[Begin]

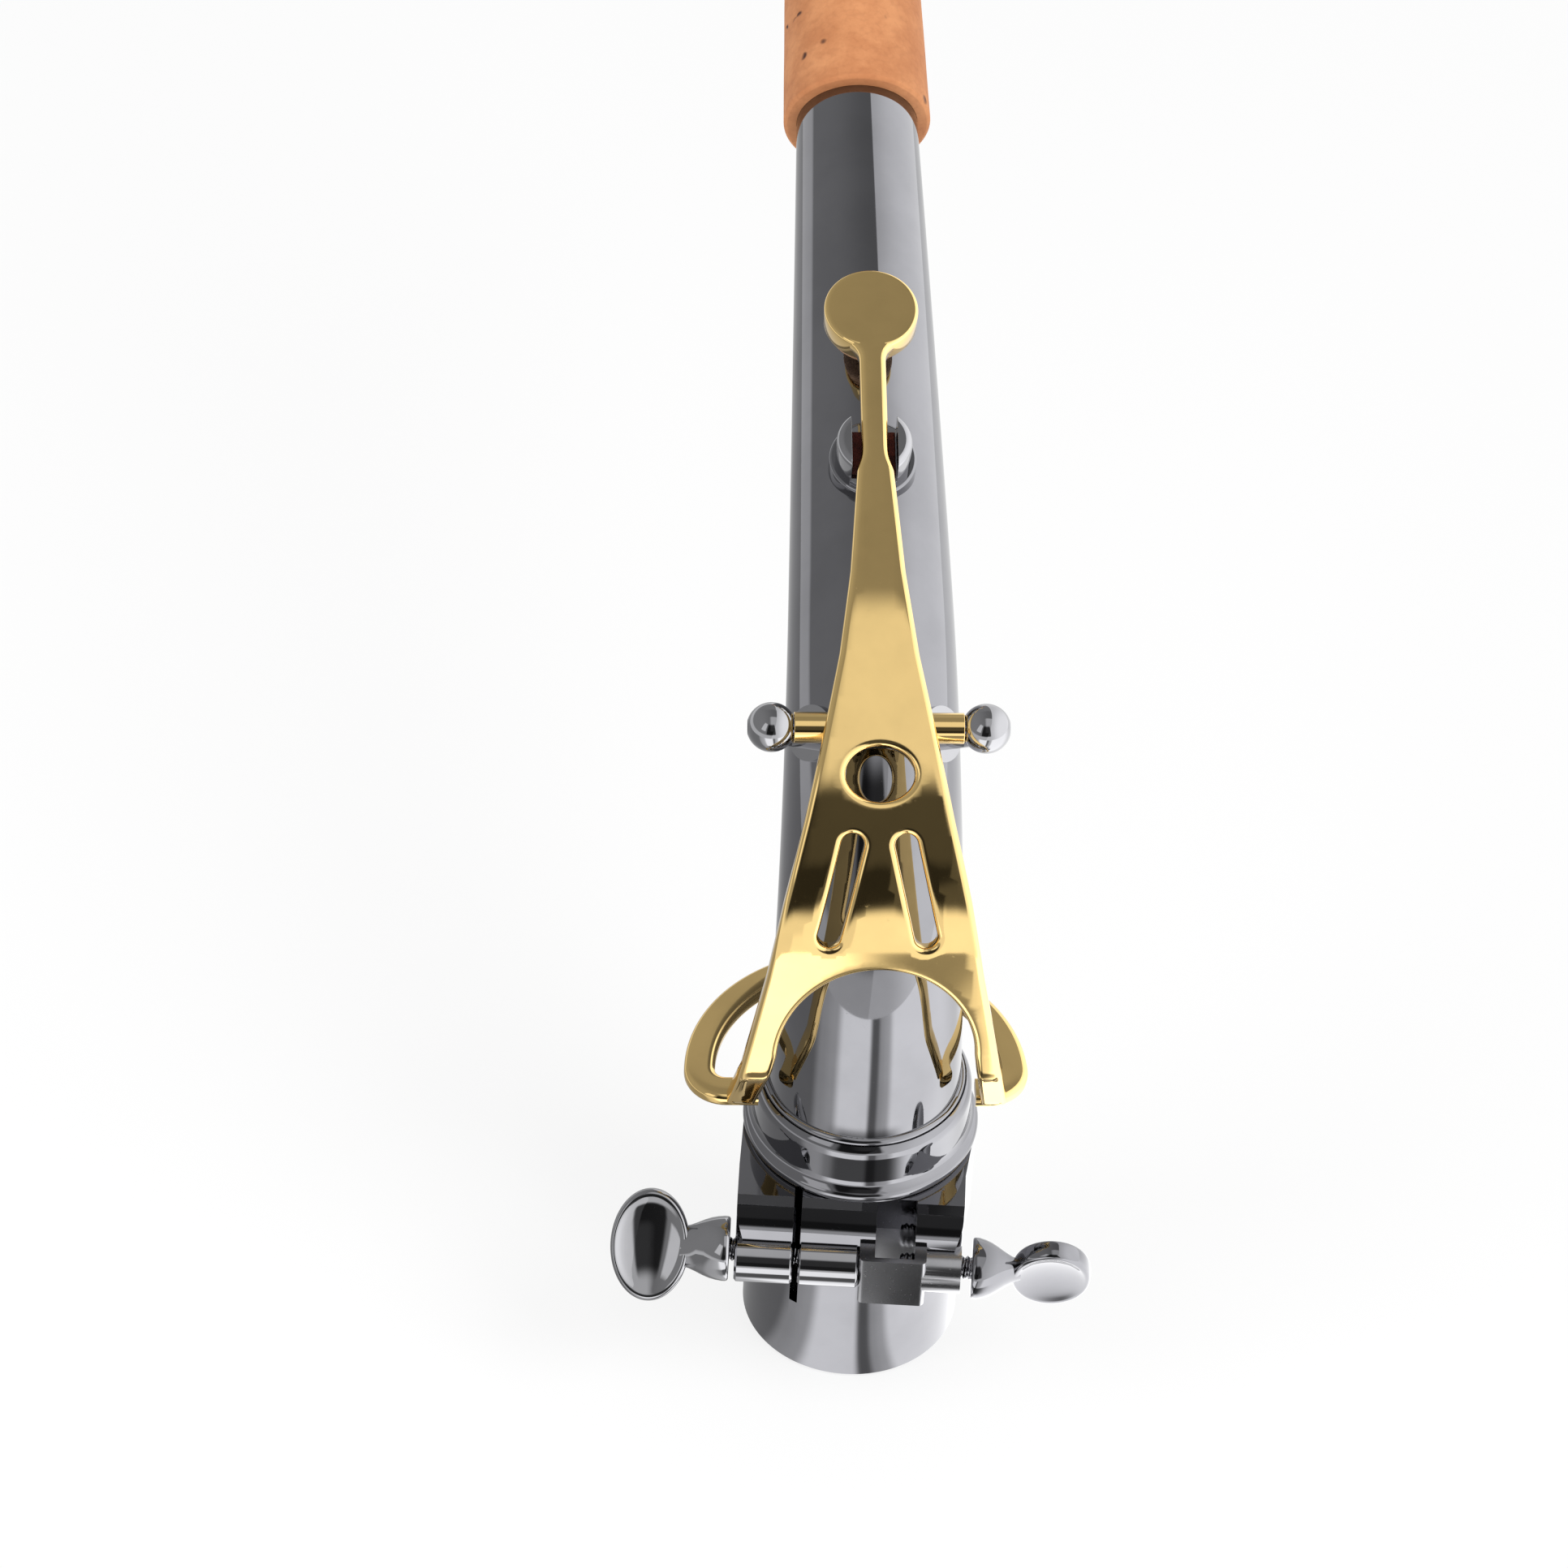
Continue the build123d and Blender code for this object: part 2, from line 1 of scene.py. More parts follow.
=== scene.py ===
import json
import math
import bmesh
import bpy
import numpy as np
from mathutils import Matrix, Vector
from mathutils.geometry import delaunay_2d_cdt


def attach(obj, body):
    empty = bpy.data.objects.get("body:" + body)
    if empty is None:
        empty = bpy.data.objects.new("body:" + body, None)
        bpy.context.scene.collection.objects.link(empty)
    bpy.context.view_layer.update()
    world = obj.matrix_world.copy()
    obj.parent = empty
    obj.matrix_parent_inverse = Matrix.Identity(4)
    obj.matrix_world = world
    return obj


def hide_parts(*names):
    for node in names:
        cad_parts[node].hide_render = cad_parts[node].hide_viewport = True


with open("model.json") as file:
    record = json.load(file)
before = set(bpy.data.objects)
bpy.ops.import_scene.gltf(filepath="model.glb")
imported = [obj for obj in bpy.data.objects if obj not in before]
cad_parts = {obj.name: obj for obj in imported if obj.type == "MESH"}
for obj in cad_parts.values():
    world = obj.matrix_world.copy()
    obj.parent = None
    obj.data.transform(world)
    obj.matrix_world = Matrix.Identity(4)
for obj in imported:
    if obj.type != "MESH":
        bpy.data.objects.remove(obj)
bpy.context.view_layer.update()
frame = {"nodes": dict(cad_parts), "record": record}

# Alto saxophone neck with its octave key, standing in a split clamp: black nickel and gold lacquer.
# Sizes in the dictionaries are millimetres and degrees, apart from the studio's; meshes are made in metres.
nodes = frame["nodes"]
print("frame loaded:", len(nodes), "nodes")

scene = bpy.context.scene
scene.view_settings.view_transform = "Standard"

# camera, looking down at the front of the key
view = {
    "elevation": 43.78,
    "azimuth": -3.64,      # off the key's front, towards -X
    "roll": 2.93,
    "distance": 824,
    "aim": (-11.0, 13.2, 79.6),
    "lens": 153.4,
    "clip": (0.01, 20),
}


def makeCamera(v):
    up, side = math.radians(v["elevation"]), math.radians(v["azimuth"])
    away = Vector((math.sin(side) * math.cos(up), -math.cos(side) * math.cos(up), math.sin(up)))
    data = bpy.data.cameras.new("viewCamera")
    data.lens = v["lens"]
    data.clip_start, data.clip_end = v["clip"]
    cam = bpy.data.objects.new("viewCamera", data)
    scene.collection.objects.link(cam)
    roll = Matrix.Rotation(math.radians(v["roll"]), 4, "Z")
    turn = away.to_track_quat("Z", "Y").to_matrix().to_4x4() @ roll
    cam.matrix_world = Matrix.Translation((Vector(v["aim"]) + away * v["distance"]) / 1000) @ turn
    scene.camera = cam


makeCamera(view)


# short ways to build node trees
def addNode(tree, kind, inputs=None, **settings):
    node = tree.nodes.new(kind)
    for key, value in settings.items():
        setattr(node, key, value)
    for key, value in (inputs or {}).items():
        if isinstance(value, bpy.types.NodeSocket):
            tree.links.new(value, node.inputs[key])
        else:
            node.inputs[key].default_value = value
    return node


def calc(tree, operation, a, b=0.0):
    return addNode(tree, "ShaderNodeMath", {0: a, 1: b}, operation=operation).outputs[0]


def product(tree, first, *others):
    for other in others:
        first = calc(tree, "MULTIPLY", first, other)
    return first


def brightest(tree, first, *others):
    for other in others:
        first = calc(tree, "MAXIMUM", first, other)
    return first


def spread(tree, value, low, high, toLow=0.0, toHigh=1.0):
    limits = {"Value": value, "From Min": low, "From Max": high, "To Min": toLow, "To Max": toHigh}
    return addNode(tree, "ShaderNodeMapRange", limits, interpolation_type="SMOOTHSTEP").outputs["Result"]


def noise(tree, coord, scale, detail, roughness=0.5):
    return addNode(tree, "ShaderNodeTexNoise", {"Vector": coord, "Scale": scale, "Detail": detail,
                                                "Roughness": roughness}).outputs["Fac"]


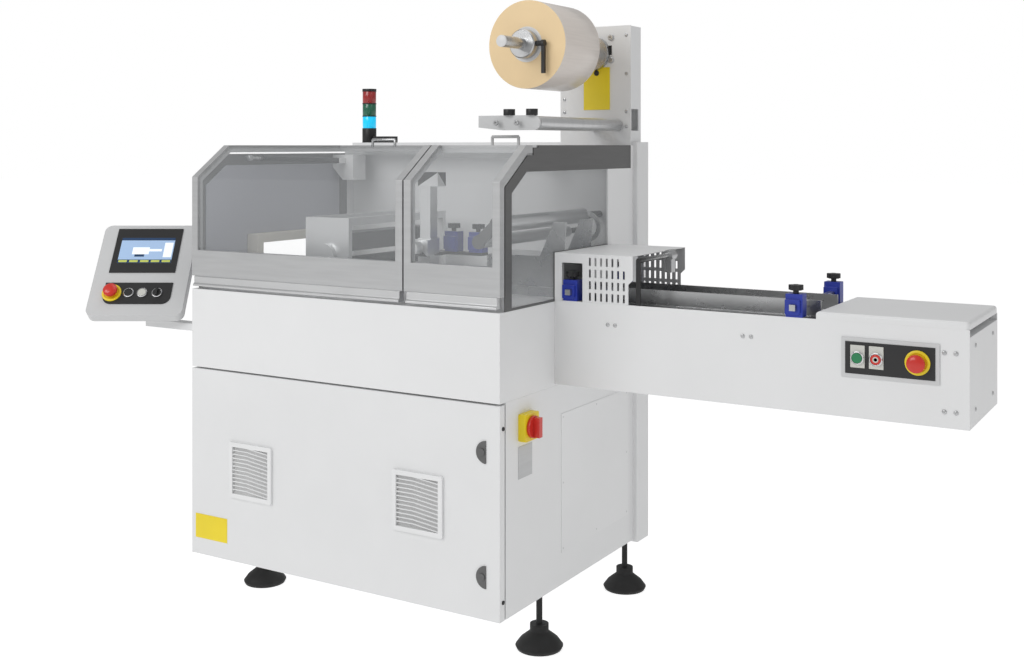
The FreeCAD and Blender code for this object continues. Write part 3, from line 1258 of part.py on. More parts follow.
fill_sheet()
cabinet()
rear()
feet()
door()
main_switch()
guards()
end_walls()
gas_spring()
conveyor()
tunnel_guard()
guide_rails()
photo_eye()
conveyor_controls()
column()
reel()
idlers()
tower()
operator_panel()
inside()
doc.recompute()
check()
write()
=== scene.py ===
# %% [markdown]
# # A horizontal flow wrapper, dressed for its picture
# The machine's frame comes packed from CAD: sheet housings, guards, conveyor and everything that moves.
# This lesson gives those solids their paint, metal and plastic, and makes the small pieces that the solids
# leave out: screws, plates, rings and buttons.
# Every cell makes one group of pieces and prints what it made.

# %% Load the frame
import math

import bmesh
import bpy
from mathutils import Matrix, Vector


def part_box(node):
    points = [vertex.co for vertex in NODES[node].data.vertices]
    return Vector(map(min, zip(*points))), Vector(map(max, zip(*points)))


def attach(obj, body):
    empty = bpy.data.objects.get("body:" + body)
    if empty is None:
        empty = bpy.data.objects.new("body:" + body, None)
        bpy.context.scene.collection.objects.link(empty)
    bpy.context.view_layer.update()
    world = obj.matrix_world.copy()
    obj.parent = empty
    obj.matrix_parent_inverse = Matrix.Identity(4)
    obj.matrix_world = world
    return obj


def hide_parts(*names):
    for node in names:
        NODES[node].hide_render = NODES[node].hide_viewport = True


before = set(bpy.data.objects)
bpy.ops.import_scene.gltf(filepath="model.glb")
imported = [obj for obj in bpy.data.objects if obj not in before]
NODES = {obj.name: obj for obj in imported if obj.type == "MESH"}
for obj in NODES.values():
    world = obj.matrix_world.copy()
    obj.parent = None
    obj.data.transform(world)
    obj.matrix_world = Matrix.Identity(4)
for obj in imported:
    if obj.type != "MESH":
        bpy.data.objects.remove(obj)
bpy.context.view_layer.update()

# %% [markdown]
# ## Machine coordinates
# Sizes on a machine drawing start from a corner of the cabinet, not from the middle of its footprint.
# `at` takes millimetres measured that way: x from the cabinet's right side towards the infeed, y from the
# front face to the rear, z from the floor. It returns metres in the part's own frame.

# %% Coordinates
CAB_LOW, CAB_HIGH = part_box("upper_housing")
MM = 0.001
LENGTH = (CAB_HIGH.x - CAB_LOW.x) / MM
DEPTH = (CAB_HIGH.y - CAB_LOW.y) / MM
LEFT = -LENGTH
BAND = CAB_LOW.z / MM
DECK = CAB_HIGH.z / MM


def at(x, y, z):
    """Machine millimetres to metres in the part's frame."""
    return Vector((CAB_HIGH.x + x * MM, CAB_LOW.y + y * MM, z * MM))


def span(node):
    """Low and high corner of a CAD node, in machine millimetres."""
    low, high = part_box(node)
    shift = Vector((CAB_HIGH.x, CAB_LOW.y, 0))
    return (low - shift) / MM, (high - shift) / MM


TOP = span("rear_wall")[1].z
print("cabinet", round(LENGTH), "x", round(DEPTH), "deck at", round(DECK), "top at", round(TOP))

# %% [markdown]
# ## Materials
# A powder coat is never one flat colour. Its surface is a fine orange peel, its gloss drifts a little from
# place to place, and dust settles in it. Each material below is built the same way: a slow noise moves the
# colour, a second one moves the roughness, and a fine one gives the bump its grain.

# %% Material maker
MATERIALS = {}


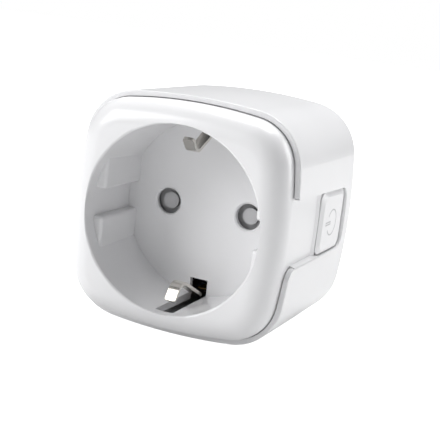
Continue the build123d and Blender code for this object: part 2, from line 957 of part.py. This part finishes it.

[End]

## [Written problem]
Look above for the line containing "end_walls()". Output from there through the line containing "NODES[node].hide_render = NODES[node].hide_viewport", exactly and inclusively.

## [Finished answer]
end_walls()
gas_spring()
conveyor()
tunnel_guard()
guide_rails()
photo_eye()
conveyor_controls()
column()
reel()
idlers()
tower()
operator_panel()
inside()
doc.recompute()
check()
write()
=== scene.py ===
# %% [markdown]
# # A horizontal flow wrapper, dressed for its picture
# The machine's frame comes packed from CAD: sheet housings, guards, conveyor and everything that moves.
# This lesson gives those solids their paint, metal and plastic, and makes the small pieces that the solids
# leave out: screws, plates, rings and buttons.
# Every cell makes one group of pieces and prints what it made.

# %% Load the frame
import math

import bmesh
import bpy
from mathutils import Matrix, Vector


def part_box(node):
    points = [vertex.co for vertex in NODES[node].data.vertices]
    return Vector(map(min, zip(*points))), Vector(map(max, zip(*points)))


def attach(obj, body):
    empty = bpy.data.objects.get("body:" + body)
    if empty is None:
        empty = bpy.data.objects.new("body:" + body, None)
        bpy.context.scene.collection.objects.link(empty)
    bpy.context.view_layer.update()
    world = obj.matrix_world.copy()
    obj.parent = empty
    obj.matrix_parent_inverse = Matrix.Identity(4)
    obj.matrix_world = world
    return obj


def hide_parts(*names):
    for node in names:
        NODES[node].hide_render = NODES[node].hide_viewport = True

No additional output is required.